Tom Imura got quickly to his feet, his fingers curled around the handle of his sword. They were huddled together under the eaves of an olive tree that grew amid a cluster of tall boulders. As he crept to the edge of the largest boulder, Tom heard the soft hiss of Sally drawing one of her knives. He tuned that out and focused on the darkened woods beyond. Before setting up their temporary camp, Tom had gathered armloads of frail twigs and scattered them along any likely path of approach. The snap of a twig had brought them both to full alertness.
There was a second snap. And a third. Whoever was out there didn’t care about making sound. In this world that meant one of two things. Either the person was traveling with a party that was so heavily armed that he had no fear of attracting the attention of the living dead; or they were the living dead. Tom edged farther out and let himself go still, becoming part of the rock, the shadows, and the forest. He had reluctantly accepted some of Sally’s cadaverine only because it would have been virtually impossible to get her up into a tree for the night. With one injured arm and a bad stab wound, Sally would be lucky if she could walk. Forget climbing.
A moment later a figure stepped out from behind a bushy rhododendron. It was a boy, a teenager, possibly thirteen when he died. Now immortal in the cruelest sense of the word. His eyes roved across the gap between the boulders and the olive tree but did not linger on Tom. The creature’s mouth hung slack, the lips were rubbery. The boy wore a grimy and faded Los Angeles Lakers T-shirt and what looked like swim trunks with a pattern of flaming skulls. The teenager’s feet were bare, and the bloodless skin was so badly torn that Tom could see tendons and bones.
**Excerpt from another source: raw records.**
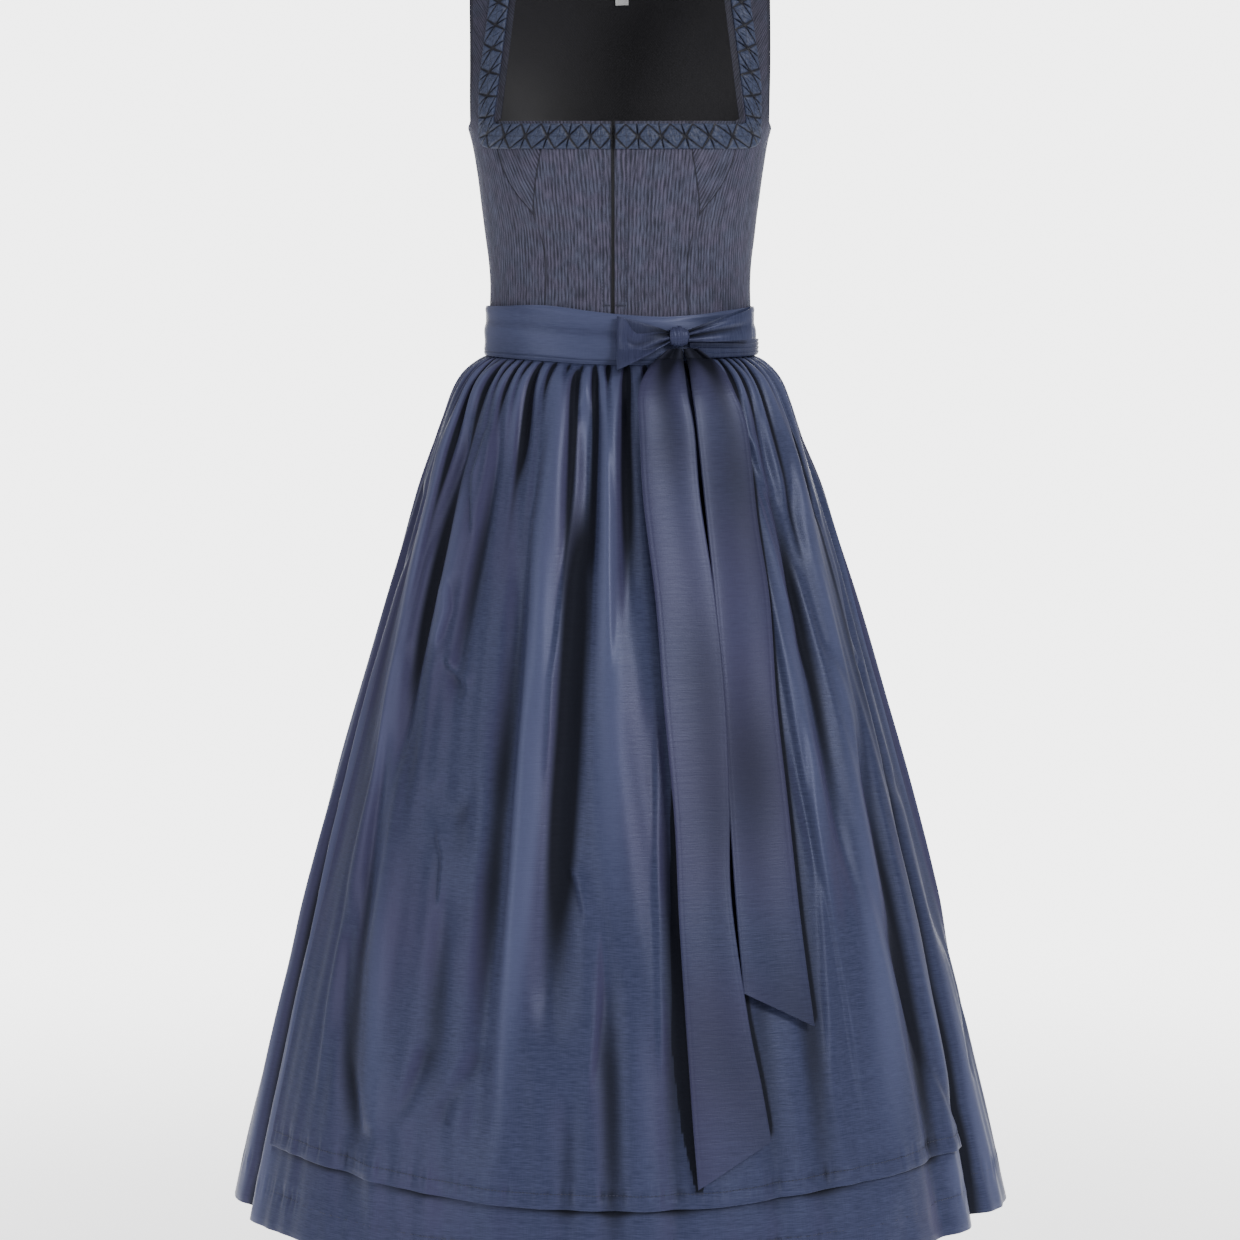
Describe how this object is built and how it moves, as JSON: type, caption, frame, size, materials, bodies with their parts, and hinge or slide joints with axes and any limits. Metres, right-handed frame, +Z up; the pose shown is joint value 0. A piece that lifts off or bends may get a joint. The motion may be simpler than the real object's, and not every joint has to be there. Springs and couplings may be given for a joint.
{
  "type": "dirndl",
  "caption": "Hollow worn dirndl dress: fitted bodice with square neck and pleated ribbon trim, full gathered skirt, apron with waistband and side bow.",
  "frame": {"origin": "middle of the line that joins the undersides of the two shoulder straps at the shoulder seams, where the wearer's shoulders carry the dress", "axes": "+Z up along the body, front of the dress faces -Y, +X towards the wearer's left (the viewer's right)"},
  "size_m": [0.7778, 0.7132, 1.2724],
  "materials": {
    "bodice_jacquard": "fine grey-blue jacquard with vertical shadow stripes, soft satin sheen",
    "taffeta": "crisp two-tone taffeta, slate blue to violet, with horizontal slubs",
    "ribbon_trim": "box-pleated taffeta ribbon with a satin sheen",
    "lining": "smooth charcoal lining",
    "label": "matte woven white label, blank",
    "zip_tape": "matte dark woven tape"
  },
  "bodies": {
    "root": {"front_left": "bodice_jacquard", "front_right": "bodice_jacquard", "bust_wedge_left": "bodice_jacquard", "bust_wedge_right": "bodice_jacquard", "side_front_left": "bodice_jacquard", "side_front_right": "bodice_jacquard", "back": "bodice_jacquard", "back_lining": "lining", "neck_label": "label", "front_zip_tape": "zip_tape", "neck_trim_left": "ribbon_trim", "neck_trim_right": "ribbon_trim", "skirt_front": "taffeta", "skirt_back": "taffeta", "apron": "taffeta", "apron_band": "taffeta", "apron_tie_wrap": "taffeta", "bow_knot": "taffeta", "bow_loop_left": "taffeta", "bow_loop_right": "taffeta", "bow_tail_front": "taffeta", "bow_tail_back": "taffeta"}
  },
  "joints": []
}
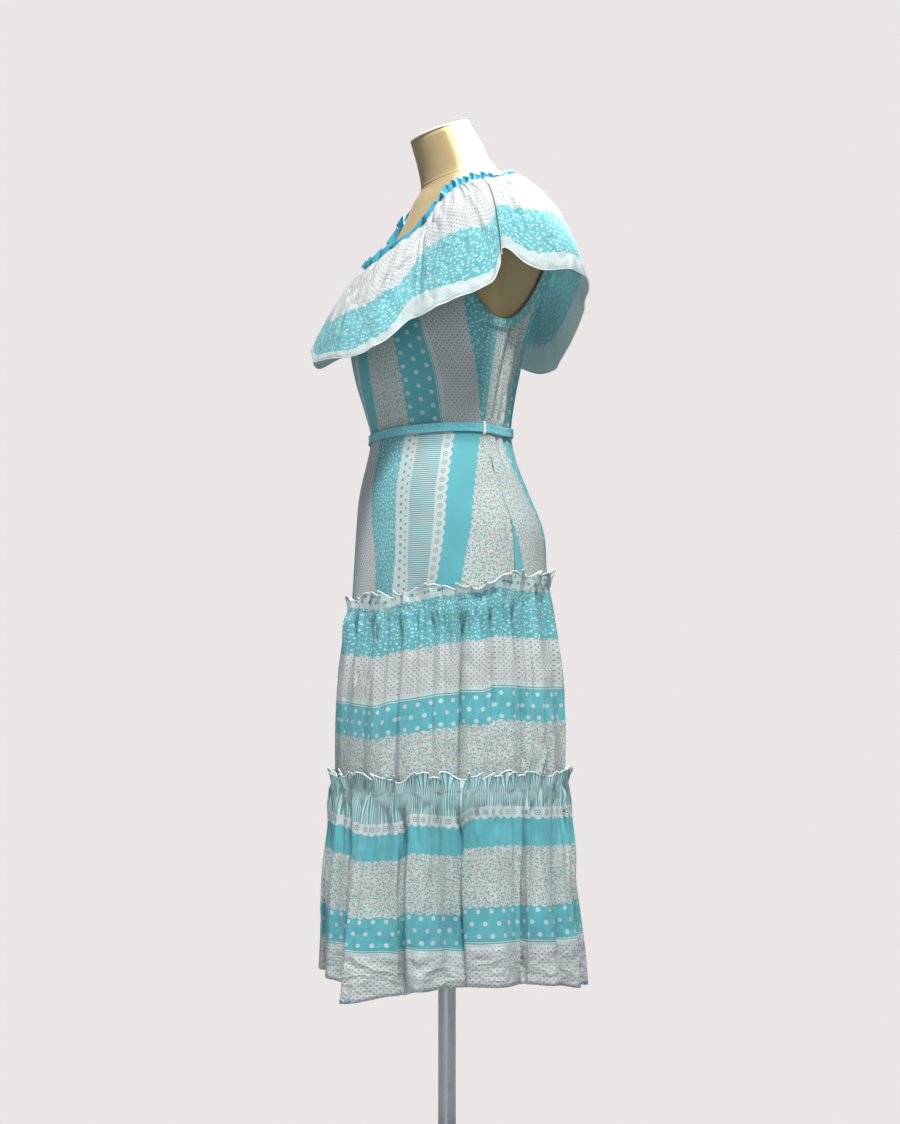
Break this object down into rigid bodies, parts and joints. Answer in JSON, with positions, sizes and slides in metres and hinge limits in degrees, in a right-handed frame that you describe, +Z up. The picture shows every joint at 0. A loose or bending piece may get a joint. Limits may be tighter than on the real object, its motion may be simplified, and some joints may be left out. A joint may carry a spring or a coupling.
{
  "type": "sundress on a dress form",
  "caption": "Cotton sundress in a striped patchwork print, with a collar flounce, narrow belt and gathered tiers, worn on a limbless canvas dress form on a round-based stand.",
  "frame": {"origin": "centre of the underside of the stand's base, on the floor", "axes": "+Z up along the stand's pole, -Y toward the dress's front, +X toward the wearer's left"},
  "size_m": [0.471, 0.4059, 1.522],
  "materials": {
    "printed_cotton": "plain-woven cotton printed in turquoise and white",
    "trim_cotton": "the same cotton from its teal flowered stripe",
    "loop_cotton": "the same cotton from a white stripe",
    "form_canvas": "smooth cream canvas cover",
    "cap_ivory": "plain ivory neck plate",
    "stand_steel": "satin"
  },
  "bodies": {
    "root": {"bodice_front": "printed_cotton", "bodice_back": "printed_cotton", "flounce_front": "printed_cotton", "flounce_back": "printed_cotton", "skirt_yoke_front": "printed_cotton", "skirt_yoke_back": "printed_cotton", "tier_1": "printed_cotton", "tier_2": "printed_cotton", "armhole_binding_left": "trim_cotton", "armhole_binding_right": "trim_cotton", "neck_frill": "trim_cotton", "belt": "trim_cotton", "belt_loop_left": "loop_cotton", "belt_loop_right": "loop_cotton", "form_body": "form_canvas", "form_neck_cap": "cap_ivory", "form_pole": "stand_steel", "form_base": "stand_steel"}
  },
  "joints": []
}
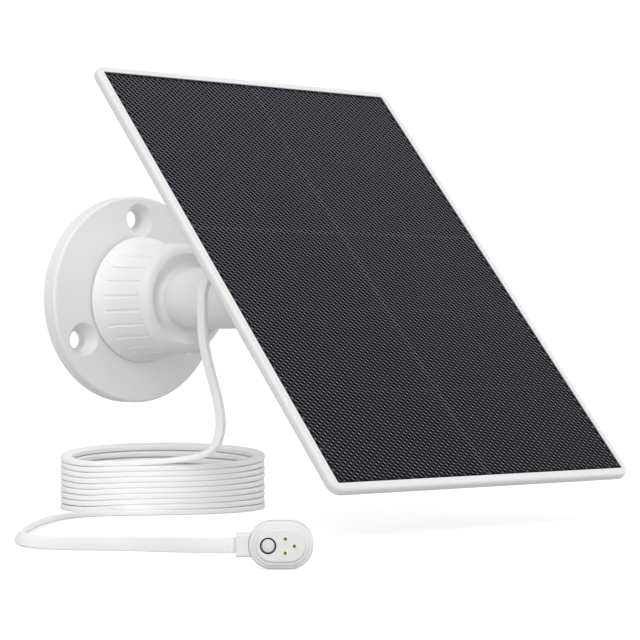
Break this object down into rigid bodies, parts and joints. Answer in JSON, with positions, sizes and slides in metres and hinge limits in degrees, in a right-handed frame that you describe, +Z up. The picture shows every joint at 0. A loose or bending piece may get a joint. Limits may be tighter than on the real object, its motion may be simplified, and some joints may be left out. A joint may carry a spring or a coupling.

He wanted to close his eyes or look away, but the boy was still a zom and he was still a threat.
Tom remained still as the dead teenager staggered along the trail and vanished into the gloom. He was about to go back inside the circle of rocks when he paused and straightened. Was the southeastern sky … red? The canopy of leaves was too thick to allow more than a glimpse of the sky, but it seemed to Tom that there was a reddish glow. Was it a trick of the light? He couldn’t tell.
Tom relaxed and moved back into the protection of the rocks.
“Zom?” asked Sally.
“Zom,” agreed Tom.
“You quiet him?”
“No.”
She chuckled. “Mr. Softy.”
He shrugged. Everyone who knew Tom was aware that he wouldn’t kill a zom unless it was part of a closure job or self-defense. This zom had not been aware of him or Sally and was therefore no immediate threat.
Tom settled down and passed her his canteen. She drank and handed it back.
“Been a lot more zoms in these woods lately,” she said. “Last week, ten days. Getting so you can’t take two steps without tripping over one.”
“Really?” Tom said, surprised. “This was always a quiet section. It’s why I brought the kids up here. What’s drawing the zoms here?”
“Not sure, but there’s lots of stuff coming out of the east lately. Weird stuff. I saw a small herd of zebras running along the same game trail as some elk. Bunch of monkeys, too. Haven’t seen a monkey since I took my kids to the San Diego Zoo a million years ago, but I’ve seen a slew of them lately.”
“I saw a rhinoceros,” Tom said, and told her about the encounter.